I tend to not get offended at ignorance (really, Pete; that’s true), I do get offended more easily by insensitivity, and the resulting conclusion of this study seems to drip a nice cream sauce of insensitivity over my culture. I don’t know if on the whole modified people drink more than unmodified people. And unfortunately, I’m not sure Nick here knows either, though he seems to think he does. Saying modded folks are more prone to alcoholism may be quite a large brush with which to paint our culture. I think a more interesting study would be one that searches for the answer to this question: Do modified people have a greater propensity to live in the moment than unmodified people? In that question, I believe the drinking freedom of modded folk, that which this study tried to learn, would have a clearer and more philosophical conclusion. Of course I have nothing to base my ideas on, but I do believe that modded folk tend to enjoy life more in a moment to moment basis than unmodded folks. The clearest evidence I can drum to this point would be the question we all know and love from an unmodded stranger: What are you going to think about that tattoo or piercing in ten years? How many times have you heard that today? Me? Three. I think this speaks more to what modded folks are willing to do in life than blowing into a machine to collect blood alcohol data. This study which leans toward modified folks and drinking habits has just as a viable and useful outcome as ‘do modded people skydive more than unmodded.’

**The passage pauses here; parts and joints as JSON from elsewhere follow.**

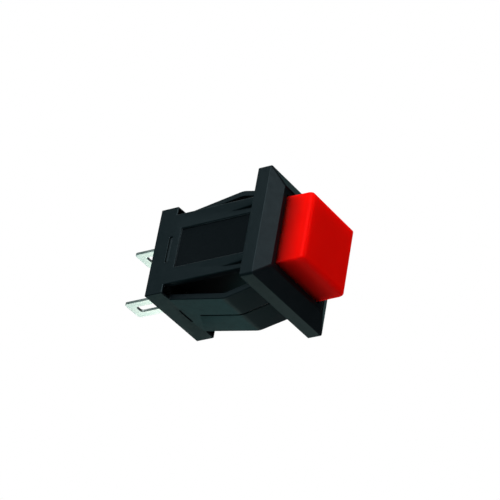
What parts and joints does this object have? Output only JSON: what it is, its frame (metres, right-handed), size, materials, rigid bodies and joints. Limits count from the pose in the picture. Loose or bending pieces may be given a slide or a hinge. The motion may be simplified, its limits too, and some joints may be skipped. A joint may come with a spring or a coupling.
{
  "type": "latching push button switch",
  "caption": "Latching push button switch with a square red cap, a square sloped bezel, a black snap-in body and flat solder lugs.",
  "frame": {"origin": "centre of the square panel hole, in the plane of the bezel face that seats on the panel", "axes": "+Z along the push axis, out of the panel; the plain side plates face X and the snap wings face Y"},
  "size_m": [0.015, 0.015, 0.0282],
  "materials": {
    "black_moulding": "fine satin moulded nylon",
    "base_moulding": "matt moulded thermoset",
    "red_cap": "polished moulded ABS",
    "plunger_moulding": "natural acetal",
    "spring_steel": "drawn spring wire and strip",
    "strip_brass": "rolled brass strip",
    "contact_silver": "silver faced copper rivet",
    "tinned_strip": "tin plated brass strip"
  },
  "bodies": {
    "switch_body": {"housing": "black_moulding", "rear_base": "base_moulding", "latch_leaf": "spring_steel", "terminal_upper": "tinned_strip", "terminal_lower": "tinned_strip", "fixed_contact_upper": "contact_silver", "fixed_contact_lower": "contact_silver"},
    "button": {"button_cap": "red_cap", "plunger": "plunger_moulding", "return_spring": "spring_steel"},
    "pin": {"latch_pin": "spring_steel"},
    "bridge": {"contact_bridge": "strip_brass", "bridge_contact_upper": "contact_silver", "bridge_contact_lower": "contact_silver", "contact_spring": "spring_steel"}
  },
  "joints": [
    {"name": "button_press", "type": "slide", "parent": "switch_body", "child": "button", "axis": [0, 0, 1], "range_m": [-0.0028, 0], "stiffness_N_per_m": 500, "springref_m": 0.002, "deforming": ["return_spring", "contact_spring"]},
    {"name": "pin_swing", "type": "hinge", "parent": "switch_body", "child": "pin", "pos_m": [0, 0, -0.01211], "axis": [-1, 0, 0], "range_deg": [0, 13.8]},
    {"name": "bridge_slide", "type": "slide", "parent": "switch_body", "child": "bridge", "axis": [0, 0, 1], "range_m": [-0.00099, 0]}
  ],
  "couplings": [
    {"joint": "pin_swing", "follows": "button_press", "rad_per_m": -85.729},
    {"joint": "bridge_slide", "follows": "button_press", "ratio": 0.35}
  ]
}
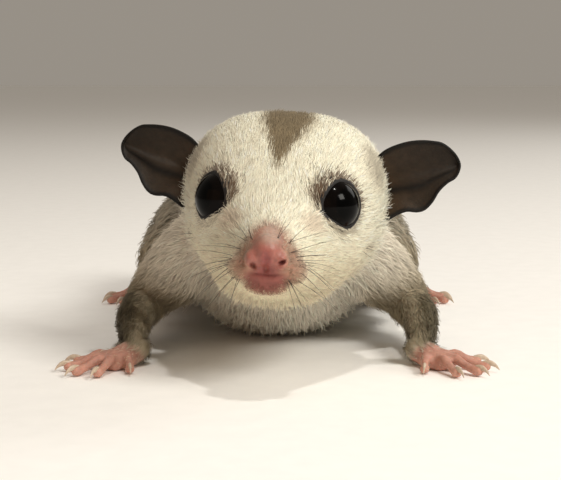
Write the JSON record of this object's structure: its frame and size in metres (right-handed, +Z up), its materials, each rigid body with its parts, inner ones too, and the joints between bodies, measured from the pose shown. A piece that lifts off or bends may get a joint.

Drawing a conclusion suggesting a behavior such as alcoholism in a culture of individuals is dangerous. It propagates a stereotype of irresponsibility, and though I made the ‘live in the moment’ comparison, one could argue that living in the moment does not preclude responsibility. I have heard many, many stereotypes regarding my modified culture ranging from, ‘modded people don’t help the economy because they are less like to get hired,’ to ‘modified people have a greater probability of deviant sexual behavior.’ How accurate are any of these statements? And in turn, one could argue that the accuracy of the statement, ‘modified people are more understanding to other cultures,’ or ‘modified people make better parents’ are equally dangerous to make. Regardless of the perceived positive or negative nature of the statement, making sweeping generalizations about any group of people’s behavior can be a slippery slope. Yes, this dude actually went out and did actual statistical analysis and I didn’t, but I believe you cats and kittens are keen enough to understand the point. Maybe my reaction to this dumb assed study is completely off base. Maybe all of you mugs and dames are actually brutal lushes and you read my blog every week surrounded by Pabst’s cans and empty whiskey bottles. For some reason, though, I doubt that. Stay beautiful, kids.